Car il existe bien,aujourd’hui ,un sentiment de rébellion légitime contre une entité qui se construirait sans les peuples, nourrissant non pas un retour au sentiment national, mais du sentiment nationaliste.
A cet égard, il est très important de rappeler l’opposition radicale entre les deux conceptions de la Nation qui se sont affrontées au 19e siècle.
A la conception absolutiste, allemande, de la nation incarnée par Fichte, qui ne laisse aucune place au contrat, qui légitime la guerre entre les peuples, les Républicains français ont très tôt opposé un principe des nationalités, un sentiment de la Nation qui est moins dangereux.
Renan, par exemple, n’exclut nullement qu’une nation se manifeste par une histoire, par un territoire, par une langue, par un principe spirituel qui est l’âme des peuples, mais il ajoute la nécessité d’un contrat social renouvelé à chaque génération.
Deux peuples peuvent parler une même langue sans être une nation (USA/GB). A l’inverse, une nation peut être composée d’ethnies différentes comme la France ou réunir plusieurs langues comme la Suisse.
Fustel de Coulanges donne une définition amusante et ramassée de la Nation : « la Nation, c’est ce qu’on aime ».
La Nation se construit dans l’histoire. Mais le principe moderne, comme l’écrit Renan, c’est l’autodétermination des peuples : l’histoire plus la décision.

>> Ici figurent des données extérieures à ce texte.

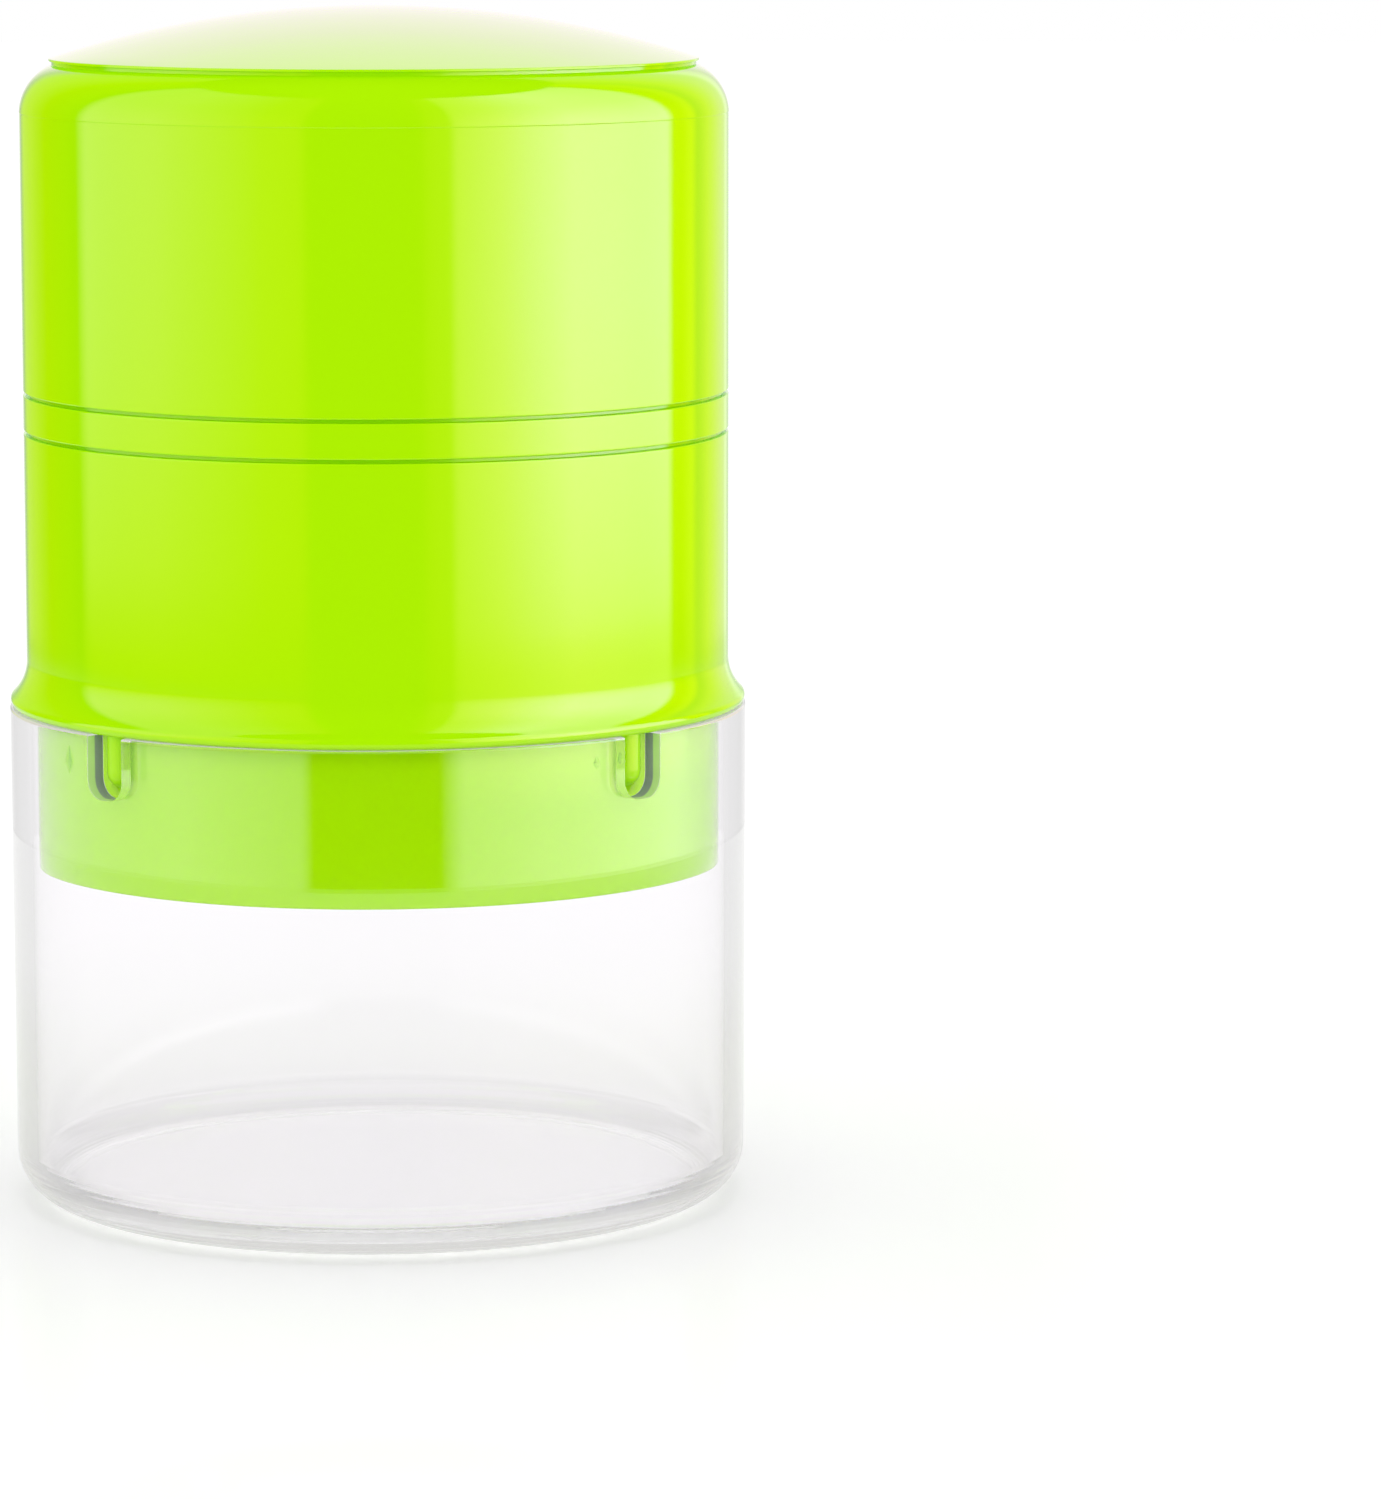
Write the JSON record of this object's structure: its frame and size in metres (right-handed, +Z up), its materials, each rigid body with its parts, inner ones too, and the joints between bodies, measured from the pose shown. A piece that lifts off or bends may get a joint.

Il convient donc de trouver une bonne articulation entre les déterminants fondamentaux de l’histoire et la décision, qui se matérialisent par la constitution, le contrat.
Avoir un minimum de prospérité économique et de répartition ne suffit pas.
Même si nous sommes des agents économiques, des consommateurs, même si nous avons des intérêts privés qui ne se dissolvent pas entièrement dans ceux de la communauté, nous éprouvons une ardente nécessité de liberté, de démocratie et je dirais même de spiritualité. La mission de la France est donc de rappeler à l’Europe cette vie républicaine.
Eric FERRAND,
Conseiller de Paris,
Adjoint au Maire de Paris Chargé de la Vie Scolaire et de l’Aménagement des Rythmes Scolaires,
Conseiller Régional d’Ile de France.